Shandong Chicken ($12.50) – The Shandong chicken is an impressive dish. Dressed with a light sweetened soy, garlic and chili sauce, it’s a massive serve of plump, juicy chicken that is skillfully roasted in-house. The sauce is aromatic and flavourful with a proper hit of heat. However, I found the dish to be a tad sweeter than what I would have preferred.
Honey BBQ Pork ($12.50) – The char-siu roast barbecue pork, served on a bed of steamed choi sum greens and a sweet soy sauce, shares the same highlights and suffers the same issues as the previous dish. The roasted pork is tender and succulent, and I probably would have enjoyed this dish quite a lot if the pork was served on its own.
Buddha Vegetable Dish ($9.80) – The token vegetarian dish of the day. The beauty of this dish is the variety of colours and textures of the various vegetables and fungi elements. From crunchy carrots and gai lan (Chinese broccoli), to the soft fried tofu, slippery shiitake mushrooms, the bite of the wood ear fungus and the chewiness of the reconstituted dried beancurd skins. A mild sauce seasons the dish without overpowering natural flavours of each component.
Every instinct I had told me that I was in for a bad meal and that couldn’t be further from the truth. The food was good, hearty and inexpensive, albeit somewhat on the sweet side. Towards the end of the meal, even the dated ambiance started to grow on me.
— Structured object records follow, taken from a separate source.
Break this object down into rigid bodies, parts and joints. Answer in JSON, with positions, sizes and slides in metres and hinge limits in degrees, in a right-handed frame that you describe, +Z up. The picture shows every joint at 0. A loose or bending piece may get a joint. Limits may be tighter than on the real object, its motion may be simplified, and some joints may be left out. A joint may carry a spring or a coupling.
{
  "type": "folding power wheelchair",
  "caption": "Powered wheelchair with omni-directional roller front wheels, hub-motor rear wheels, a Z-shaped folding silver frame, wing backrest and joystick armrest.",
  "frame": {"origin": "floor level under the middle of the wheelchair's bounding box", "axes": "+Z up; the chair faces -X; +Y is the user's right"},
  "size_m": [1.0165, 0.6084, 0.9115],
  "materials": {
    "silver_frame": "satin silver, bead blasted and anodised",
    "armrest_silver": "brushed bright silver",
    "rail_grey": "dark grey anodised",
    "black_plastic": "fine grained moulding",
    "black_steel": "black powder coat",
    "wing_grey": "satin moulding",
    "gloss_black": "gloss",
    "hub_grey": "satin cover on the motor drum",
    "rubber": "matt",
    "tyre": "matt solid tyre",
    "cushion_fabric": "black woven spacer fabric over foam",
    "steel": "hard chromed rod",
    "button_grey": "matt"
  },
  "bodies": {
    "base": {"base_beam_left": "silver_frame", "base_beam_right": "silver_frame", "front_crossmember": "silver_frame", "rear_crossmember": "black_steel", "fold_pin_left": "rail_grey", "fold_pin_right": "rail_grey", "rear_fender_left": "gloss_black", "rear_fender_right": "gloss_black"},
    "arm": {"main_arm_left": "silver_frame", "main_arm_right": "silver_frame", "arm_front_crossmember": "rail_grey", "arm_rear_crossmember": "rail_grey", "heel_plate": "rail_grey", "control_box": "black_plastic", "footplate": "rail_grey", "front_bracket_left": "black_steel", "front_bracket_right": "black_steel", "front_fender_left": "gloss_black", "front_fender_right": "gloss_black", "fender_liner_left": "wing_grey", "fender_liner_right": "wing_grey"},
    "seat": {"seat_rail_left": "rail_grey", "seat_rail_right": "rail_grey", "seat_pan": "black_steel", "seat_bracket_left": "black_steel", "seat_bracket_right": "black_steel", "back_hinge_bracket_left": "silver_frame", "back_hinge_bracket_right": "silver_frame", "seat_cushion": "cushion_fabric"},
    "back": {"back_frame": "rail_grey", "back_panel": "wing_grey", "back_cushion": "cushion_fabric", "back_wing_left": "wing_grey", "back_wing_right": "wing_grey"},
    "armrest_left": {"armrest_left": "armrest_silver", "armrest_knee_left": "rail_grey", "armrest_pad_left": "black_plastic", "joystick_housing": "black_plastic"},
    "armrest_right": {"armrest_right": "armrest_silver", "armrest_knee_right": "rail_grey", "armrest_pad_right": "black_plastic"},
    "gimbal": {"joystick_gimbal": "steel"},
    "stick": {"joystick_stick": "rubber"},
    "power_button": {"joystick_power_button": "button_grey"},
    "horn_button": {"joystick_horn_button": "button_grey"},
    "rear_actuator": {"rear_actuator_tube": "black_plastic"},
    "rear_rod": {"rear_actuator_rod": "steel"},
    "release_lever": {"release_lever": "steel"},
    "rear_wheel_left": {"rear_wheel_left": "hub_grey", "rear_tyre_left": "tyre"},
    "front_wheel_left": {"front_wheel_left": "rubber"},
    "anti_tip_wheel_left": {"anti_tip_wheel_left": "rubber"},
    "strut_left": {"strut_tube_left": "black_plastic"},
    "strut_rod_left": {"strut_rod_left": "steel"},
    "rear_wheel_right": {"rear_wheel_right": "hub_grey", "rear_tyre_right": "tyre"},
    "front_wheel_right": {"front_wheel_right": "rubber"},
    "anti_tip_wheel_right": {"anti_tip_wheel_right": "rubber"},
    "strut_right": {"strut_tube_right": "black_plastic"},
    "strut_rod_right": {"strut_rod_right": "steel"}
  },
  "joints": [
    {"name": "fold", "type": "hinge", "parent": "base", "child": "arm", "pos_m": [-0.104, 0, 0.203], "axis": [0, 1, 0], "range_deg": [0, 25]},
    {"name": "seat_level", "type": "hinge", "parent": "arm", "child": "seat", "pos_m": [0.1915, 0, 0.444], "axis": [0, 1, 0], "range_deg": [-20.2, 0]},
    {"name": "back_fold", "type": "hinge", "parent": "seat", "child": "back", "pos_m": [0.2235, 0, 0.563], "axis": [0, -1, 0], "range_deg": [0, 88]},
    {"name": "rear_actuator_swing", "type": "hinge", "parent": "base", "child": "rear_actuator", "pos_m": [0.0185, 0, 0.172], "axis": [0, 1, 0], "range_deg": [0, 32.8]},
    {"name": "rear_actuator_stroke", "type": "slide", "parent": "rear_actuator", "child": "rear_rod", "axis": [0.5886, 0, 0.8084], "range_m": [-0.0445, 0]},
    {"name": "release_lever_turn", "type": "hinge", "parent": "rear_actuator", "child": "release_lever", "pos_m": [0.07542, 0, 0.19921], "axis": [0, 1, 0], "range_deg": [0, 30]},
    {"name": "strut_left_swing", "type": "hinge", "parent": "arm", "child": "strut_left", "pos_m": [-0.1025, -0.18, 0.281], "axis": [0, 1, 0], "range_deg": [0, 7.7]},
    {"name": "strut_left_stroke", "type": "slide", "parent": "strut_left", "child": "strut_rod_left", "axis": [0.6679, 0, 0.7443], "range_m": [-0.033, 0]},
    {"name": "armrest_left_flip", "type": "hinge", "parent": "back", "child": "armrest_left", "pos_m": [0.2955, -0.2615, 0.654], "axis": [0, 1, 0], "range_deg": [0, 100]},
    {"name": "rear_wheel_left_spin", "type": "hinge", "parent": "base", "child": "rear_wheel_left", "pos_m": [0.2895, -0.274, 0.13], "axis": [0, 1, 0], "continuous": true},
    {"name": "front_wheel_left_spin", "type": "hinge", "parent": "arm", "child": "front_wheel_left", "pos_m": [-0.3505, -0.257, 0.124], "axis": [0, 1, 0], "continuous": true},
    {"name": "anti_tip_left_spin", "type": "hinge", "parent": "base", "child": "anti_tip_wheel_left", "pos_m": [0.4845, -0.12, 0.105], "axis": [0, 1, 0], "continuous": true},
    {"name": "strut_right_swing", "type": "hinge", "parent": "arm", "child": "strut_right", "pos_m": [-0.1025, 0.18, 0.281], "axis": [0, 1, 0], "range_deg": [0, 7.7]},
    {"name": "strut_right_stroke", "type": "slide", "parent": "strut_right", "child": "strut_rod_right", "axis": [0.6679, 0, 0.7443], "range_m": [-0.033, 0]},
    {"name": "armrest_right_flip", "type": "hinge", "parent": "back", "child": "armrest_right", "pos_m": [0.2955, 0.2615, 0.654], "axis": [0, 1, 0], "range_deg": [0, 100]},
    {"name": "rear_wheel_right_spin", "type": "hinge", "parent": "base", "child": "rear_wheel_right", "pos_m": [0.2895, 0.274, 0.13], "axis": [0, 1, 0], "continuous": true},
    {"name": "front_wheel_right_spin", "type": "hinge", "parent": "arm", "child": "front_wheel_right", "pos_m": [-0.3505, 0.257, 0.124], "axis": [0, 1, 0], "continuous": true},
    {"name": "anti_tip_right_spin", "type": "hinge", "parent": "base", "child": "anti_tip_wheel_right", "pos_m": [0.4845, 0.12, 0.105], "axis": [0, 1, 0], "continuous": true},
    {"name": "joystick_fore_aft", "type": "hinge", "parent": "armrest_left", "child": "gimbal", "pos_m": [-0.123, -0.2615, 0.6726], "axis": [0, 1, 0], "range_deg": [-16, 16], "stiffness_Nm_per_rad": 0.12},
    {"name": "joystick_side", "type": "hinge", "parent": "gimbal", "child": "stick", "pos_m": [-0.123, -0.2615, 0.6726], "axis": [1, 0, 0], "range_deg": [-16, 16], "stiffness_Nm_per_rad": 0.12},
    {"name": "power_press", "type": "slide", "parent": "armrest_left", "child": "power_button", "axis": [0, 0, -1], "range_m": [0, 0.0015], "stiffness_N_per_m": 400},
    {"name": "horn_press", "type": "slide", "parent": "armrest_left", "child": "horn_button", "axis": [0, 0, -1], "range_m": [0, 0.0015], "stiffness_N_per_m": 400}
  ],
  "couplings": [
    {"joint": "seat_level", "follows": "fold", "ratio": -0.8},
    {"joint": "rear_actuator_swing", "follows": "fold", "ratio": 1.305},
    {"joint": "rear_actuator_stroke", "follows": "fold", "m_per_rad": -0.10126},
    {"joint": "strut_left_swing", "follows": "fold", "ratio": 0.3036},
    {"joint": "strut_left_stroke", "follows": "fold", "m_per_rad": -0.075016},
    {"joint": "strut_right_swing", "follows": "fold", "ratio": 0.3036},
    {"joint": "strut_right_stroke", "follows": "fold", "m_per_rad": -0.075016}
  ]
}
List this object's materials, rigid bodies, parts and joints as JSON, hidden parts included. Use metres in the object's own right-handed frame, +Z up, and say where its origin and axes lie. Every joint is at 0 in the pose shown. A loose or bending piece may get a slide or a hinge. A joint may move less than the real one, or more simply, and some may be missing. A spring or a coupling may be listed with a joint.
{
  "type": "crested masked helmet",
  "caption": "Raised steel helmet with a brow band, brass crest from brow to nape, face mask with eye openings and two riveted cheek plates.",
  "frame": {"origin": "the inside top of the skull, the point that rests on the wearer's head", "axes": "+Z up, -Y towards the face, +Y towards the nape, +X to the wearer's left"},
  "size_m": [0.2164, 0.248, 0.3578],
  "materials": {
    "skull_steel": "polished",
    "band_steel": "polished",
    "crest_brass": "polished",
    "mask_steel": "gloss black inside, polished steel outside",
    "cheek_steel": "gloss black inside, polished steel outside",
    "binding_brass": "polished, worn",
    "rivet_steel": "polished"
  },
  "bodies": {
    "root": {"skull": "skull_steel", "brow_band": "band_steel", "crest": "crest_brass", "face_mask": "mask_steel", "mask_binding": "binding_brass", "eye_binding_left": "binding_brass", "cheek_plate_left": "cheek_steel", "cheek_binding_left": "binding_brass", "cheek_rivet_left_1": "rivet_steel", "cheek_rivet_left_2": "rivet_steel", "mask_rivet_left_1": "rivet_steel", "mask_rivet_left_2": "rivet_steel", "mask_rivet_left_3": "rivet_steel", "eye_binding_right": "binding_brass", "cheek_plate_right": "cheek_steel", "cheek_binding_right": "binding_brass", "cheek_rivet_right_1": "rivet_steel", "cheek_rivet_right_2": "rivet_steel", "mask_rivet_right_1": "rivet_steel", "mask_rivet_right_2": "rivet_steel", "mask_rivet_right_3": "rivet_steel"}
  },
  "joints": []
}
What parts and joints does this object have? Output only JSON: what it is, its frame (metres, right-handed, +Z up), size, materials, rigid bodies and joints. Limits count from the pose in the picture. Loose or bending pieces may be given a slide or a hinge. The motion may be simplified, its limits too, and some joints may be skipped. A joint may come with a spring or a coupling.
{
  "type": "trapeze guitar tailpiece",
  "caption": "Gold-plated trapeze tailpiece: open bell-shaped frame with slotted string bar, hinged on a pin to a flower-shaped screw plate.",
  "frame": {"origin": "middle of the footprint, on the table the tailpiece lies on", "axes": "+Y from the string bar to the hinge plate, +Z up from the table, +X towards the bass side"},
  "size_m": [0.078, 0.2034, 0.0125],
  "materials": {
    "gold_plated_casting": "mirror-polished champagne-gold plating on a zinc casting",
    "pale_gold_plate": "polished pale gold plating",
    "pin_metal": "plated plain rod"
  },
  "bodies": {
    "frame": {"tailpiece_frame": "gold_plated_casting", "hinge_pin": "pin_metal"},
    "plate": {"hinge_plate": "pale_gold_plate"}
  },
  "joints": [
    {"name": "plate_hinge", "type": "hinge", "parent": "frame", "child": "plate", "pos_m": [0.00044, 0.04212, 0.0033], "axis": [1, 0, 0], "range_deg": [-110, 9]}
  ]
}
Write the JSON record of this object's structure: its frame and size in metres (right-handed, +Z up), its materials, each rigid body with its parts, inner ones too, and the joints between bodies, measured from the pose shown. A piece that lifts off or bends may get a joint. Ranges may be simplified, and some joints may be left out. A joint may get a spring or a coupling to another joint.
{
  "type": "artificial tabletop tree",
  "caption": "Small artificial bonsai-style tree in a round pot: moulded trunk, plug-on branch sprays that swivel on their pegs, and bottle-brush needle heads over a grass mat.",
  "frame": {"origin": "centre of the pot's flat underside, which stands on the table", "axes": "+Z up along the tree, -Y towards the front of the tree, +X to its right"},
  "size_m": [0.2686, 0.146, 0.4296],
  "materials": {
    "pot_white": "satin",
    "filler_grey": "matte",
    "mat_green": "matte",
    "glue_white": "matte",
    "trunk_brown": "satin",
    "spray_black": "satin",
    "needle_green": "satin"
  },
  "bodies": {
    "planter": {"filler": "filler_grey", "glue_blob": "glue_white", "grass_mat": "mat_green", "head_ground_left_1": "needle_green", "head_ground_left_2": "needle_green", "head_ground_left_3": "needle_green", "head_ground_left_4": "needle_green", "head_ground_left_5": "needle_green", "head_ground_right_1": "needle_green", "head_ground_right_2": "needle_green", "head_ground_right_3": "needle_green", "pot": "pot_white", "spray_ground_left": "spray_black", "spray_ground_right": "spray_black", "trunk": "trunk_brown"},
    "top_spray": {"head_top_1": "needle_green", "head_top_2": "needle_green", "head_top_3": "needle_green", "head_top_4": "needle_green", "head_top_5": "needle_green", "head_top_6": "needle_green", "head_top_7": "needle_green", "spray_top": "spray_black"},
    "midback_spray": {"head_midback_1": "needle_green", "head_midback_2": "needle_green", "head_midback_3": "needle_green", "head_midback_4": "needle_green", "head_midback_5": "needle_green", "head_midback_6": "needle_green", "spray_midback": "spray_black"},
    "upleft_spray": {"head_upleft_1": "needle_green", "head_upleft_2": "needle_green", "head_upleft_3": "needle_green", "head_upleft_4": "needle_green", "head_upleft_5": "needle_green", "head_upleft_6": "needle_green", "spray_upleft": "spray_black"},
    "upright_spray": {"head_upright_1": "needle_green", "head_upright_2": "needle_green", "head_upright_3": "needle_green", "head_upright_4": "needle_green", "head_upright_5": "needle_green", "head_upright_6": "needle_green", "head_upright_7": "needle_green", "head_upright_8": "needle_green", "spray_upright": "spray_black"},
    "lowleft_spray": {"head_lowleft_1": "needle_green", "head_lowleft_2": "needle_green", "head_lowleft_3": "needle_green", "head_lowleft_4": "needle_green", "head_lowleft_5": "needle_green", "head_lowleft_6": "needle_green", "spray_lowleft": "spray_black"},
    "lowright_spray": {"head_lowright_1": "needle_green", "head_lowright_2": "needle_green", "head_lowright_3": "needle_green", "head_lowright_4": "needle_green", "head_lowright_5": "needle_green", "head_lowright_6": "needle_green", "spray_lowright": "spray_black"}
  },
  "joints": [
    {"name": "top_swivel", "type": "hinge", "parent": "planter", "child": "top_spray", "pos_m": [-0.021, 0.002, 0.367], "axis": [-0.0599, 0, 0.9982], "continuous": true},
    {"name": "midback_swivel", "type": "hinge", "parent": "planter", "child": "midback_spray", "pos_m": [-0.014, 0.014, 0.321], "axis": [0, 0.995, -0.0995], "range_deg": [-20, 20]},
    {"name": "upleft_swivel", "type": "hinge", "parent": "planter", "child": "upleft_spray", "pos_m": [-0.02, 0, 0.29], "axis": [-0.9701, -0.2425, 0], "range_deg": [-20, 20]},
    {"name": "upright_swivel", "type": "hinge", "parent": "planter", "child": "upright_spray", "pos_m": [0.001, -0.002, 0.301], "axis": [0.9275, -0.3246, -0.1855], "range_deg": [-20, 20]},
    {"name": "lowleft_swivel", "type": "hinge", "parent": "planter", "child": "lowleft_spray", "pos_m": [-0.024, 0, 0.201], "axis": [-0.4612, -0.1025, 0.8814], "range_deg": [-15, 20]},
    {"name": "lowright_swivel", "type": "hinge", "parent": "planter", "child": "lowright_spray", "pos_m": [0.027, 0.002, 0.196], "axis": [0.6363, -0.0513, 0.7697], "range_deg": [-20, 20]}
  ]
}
Cheap drinks from the bar at club prices didn’t hurt either.
Eric’s BBQ is the sort of restaurant that you need to know about and experience. It’s not because it’s the best meal you’ll ever have nor is it a cool place to hang out at. It’s because it challenges your instincts and perceptions. You can have a good meal from a place that is run down and dated despite what your instincts may tell you, that you can’t always judge a book by its cover and that first impressions aren’t always right. It makes me wonder how many other good food experiences I’ve passed on due to appearances.